● **SET TASK**
Write out the complete material exactly as it stands.

━━ COLLECTED MATERIAL

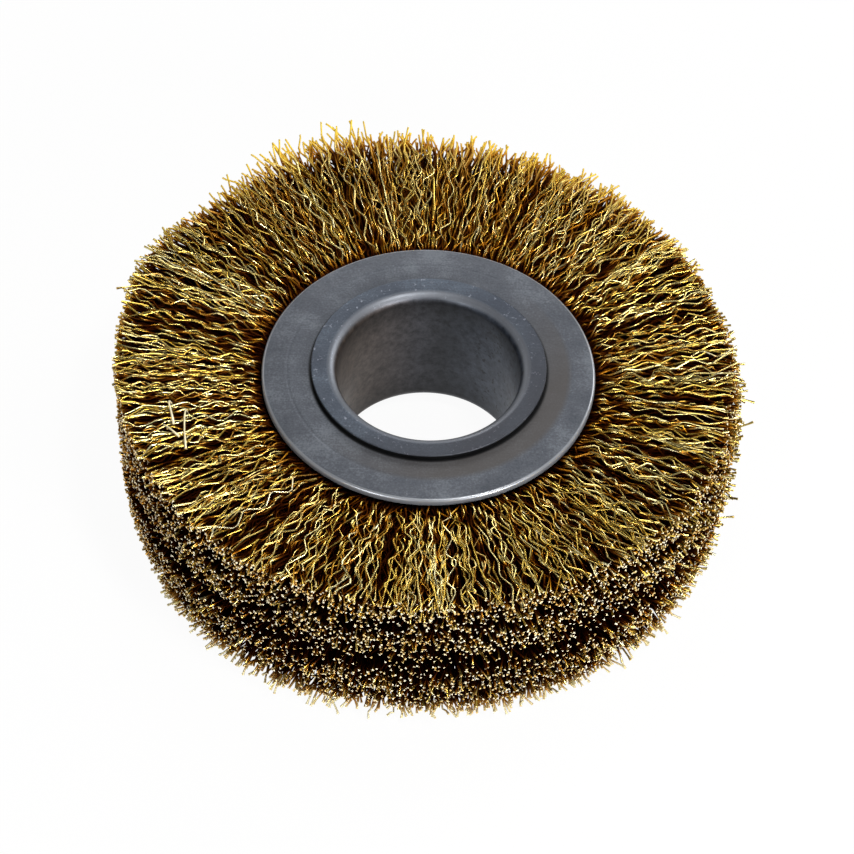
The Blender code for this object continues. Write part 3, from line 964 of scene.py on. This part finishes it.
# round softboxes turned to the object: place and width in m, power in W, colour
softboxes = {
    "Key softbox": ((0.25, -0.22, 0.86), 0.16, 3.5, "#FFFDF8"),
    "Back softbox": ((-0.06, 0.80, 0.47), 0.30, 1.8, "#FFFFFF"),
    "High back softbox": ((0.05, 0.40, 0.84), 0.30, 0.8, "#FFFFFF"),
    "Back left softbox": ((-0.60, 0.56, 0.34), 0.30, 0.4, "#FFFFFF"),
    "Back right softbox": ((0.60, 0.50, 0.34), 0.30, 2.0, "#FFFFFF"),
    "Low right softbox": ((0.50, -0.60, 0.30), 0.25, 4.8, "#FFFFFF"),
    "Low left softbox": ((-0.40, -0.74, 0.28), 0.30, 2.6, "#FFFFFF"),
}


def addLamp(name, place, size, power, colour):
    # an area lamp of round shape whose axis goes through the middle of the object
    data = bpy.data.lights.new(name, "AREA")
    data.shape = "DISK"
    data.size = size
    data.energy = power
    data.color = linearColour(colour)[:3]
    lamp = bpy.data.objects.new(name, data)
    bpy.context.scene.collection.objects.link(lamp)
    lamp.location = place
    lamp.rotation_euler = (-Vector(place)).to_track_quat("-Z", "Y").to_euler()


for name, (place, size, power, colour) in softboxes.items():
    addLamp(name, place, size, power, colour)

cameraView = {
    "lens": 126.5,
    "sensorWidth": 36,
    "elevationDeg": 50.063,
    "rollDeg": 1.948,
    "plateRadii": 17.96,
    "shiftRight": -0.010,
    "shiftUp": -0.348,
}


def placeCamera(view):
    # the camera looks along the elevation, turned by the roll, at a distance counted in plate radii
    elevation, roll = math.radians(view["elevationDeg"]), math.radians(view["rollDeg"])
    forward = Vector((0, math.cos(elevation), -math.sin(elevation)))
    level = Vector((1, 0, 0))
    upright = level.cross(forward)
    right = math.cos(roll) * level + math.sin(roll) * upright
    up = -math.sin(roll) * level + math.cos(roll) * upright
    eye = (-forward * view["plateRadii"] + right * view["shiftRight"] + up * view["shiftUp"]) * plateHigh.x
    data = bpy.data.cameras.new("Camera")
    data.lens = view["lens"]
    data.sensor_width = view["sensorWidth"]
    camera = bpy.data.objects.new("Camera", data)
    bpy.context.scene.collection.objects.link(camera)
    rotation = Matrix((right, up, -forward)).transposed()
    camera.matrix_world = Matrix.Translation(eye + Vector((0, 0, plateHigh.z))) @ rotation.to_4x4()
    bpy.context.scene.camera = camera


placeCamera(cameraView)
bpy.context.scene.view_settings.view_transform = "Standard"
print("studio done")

━━━━

● **TASK ANSWER**
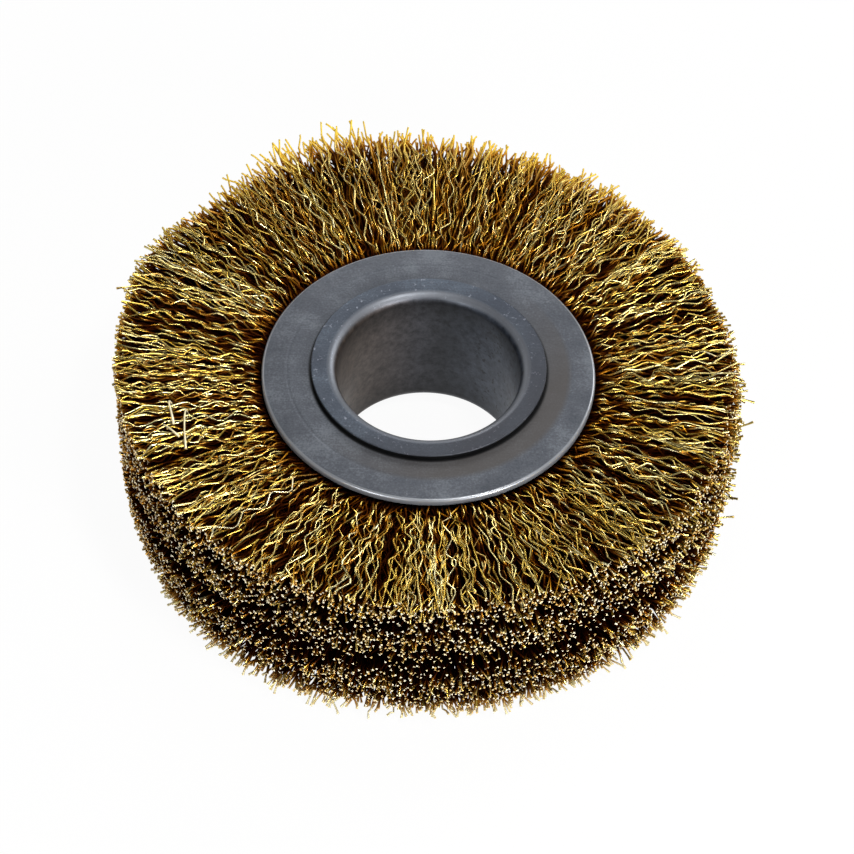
The Blender code for this object continues. Write part 3, from line 964 of scene.py on. This part finishes it.
# round softboxes turned to the object: place and width in m, power in W, colour
softboxes = {
    "Key softbox": ((0.25, -0.22, 0.86), 0.16, 3.5, "#FFFDF8"),
    "Back softbox": ((-0.06, 0.80, 0.47), 0.30, 1.8, "#FFFFFF"),
    "High back softbox": ((0.05, 0.40, 0.84), 0.30, 0.8, "#FFFFFF"),
    "Back left softbox": ((-0.60, 0.56, 0.34), 0.30, 0.4, "#FFFFFF"),
    "Back right softbox": ((0.60, 0.50, 0.34), 0.30, 2.0, "#FFFFFF"),
    "Low right softbox": ((0.50, -0.60, 0.30), 0.25, 4.8, "#FFFFFF"),
    "Low left softbox": ((-0.40, -0.74, 0.28), 0.30, 2.6, "#FFFFFF"),
}


def addLamp(name, place, size, power, colour):
    # an area lamp of round shape whose axis goes through the middle of the object
    data = bpy.data.lights.new(name, "AREA")
    data.shape = "DISK"
    data.size = size
    data.energy = power
    data.color = linearColour(colour)[:3]
    lamp = bpy.data.objects.new(name, data)
    bpy.context.scene.collection.objects.link(lamp)
    lamp.location = place
    lamp.rotation_euler = (-Vector(place)).to_track_quat("-Z", "Y").to_euler()


for name, (place, size, power, colour) in softboxes.items():
    addLamp(name, place, size, power, colour)

cameraView = {
    "lens": 126.5,
    "sensorWidth": 36,
    "elevationDeg": 50.063,
    "rollDeg": 1.948,
    "plateRadii": 17.96,
    "shiftRight": -0.010,
    "shiftUp": -0.348,
}


def placeCamera(view):
    # the camera looks along the elevation, turned by the roll, at a distance counted in plate radii
    elevation, roll = math.radians(view["elevationDeg"]), math.radians(view["rollDeg"])
    forward = Vector((0, math.cos(elevation), -math.sin(elevation)))
    level = Vector((1, 0, 0))
    upright = level.cross(forward)
    right = math.cos(roll) * level + math.sin(roll) * upright
    up = -math.sin(roll) * level + math.cos(roll) * upright
    eye = (-forward * view["plateRadii"] + right * view["shiftRight"] + up * view["shiftUp"]) * plateHigh.x
    data = bpy.data.cameras.new("Camera")
    data.lens = view["lens"]
    data.sensor_width = view["sensorWidth"]
    camera = bpy.data.objects.new("Camera", data)
    bpy.context.scene.collection.objects.link(camera)
    rotation = Matrix((right, up, -forward)).transposed()
    camera.matrix_world = Matrix.Translation(eye + Vector((0, 0, plateHigh.z))) @ rotation.to_4x4()
    bpy.context.scene.camera = camera


placeCamera(cameraView)
bpy.context.scene.view_settings.view_transform = "Standard"
print("studio done")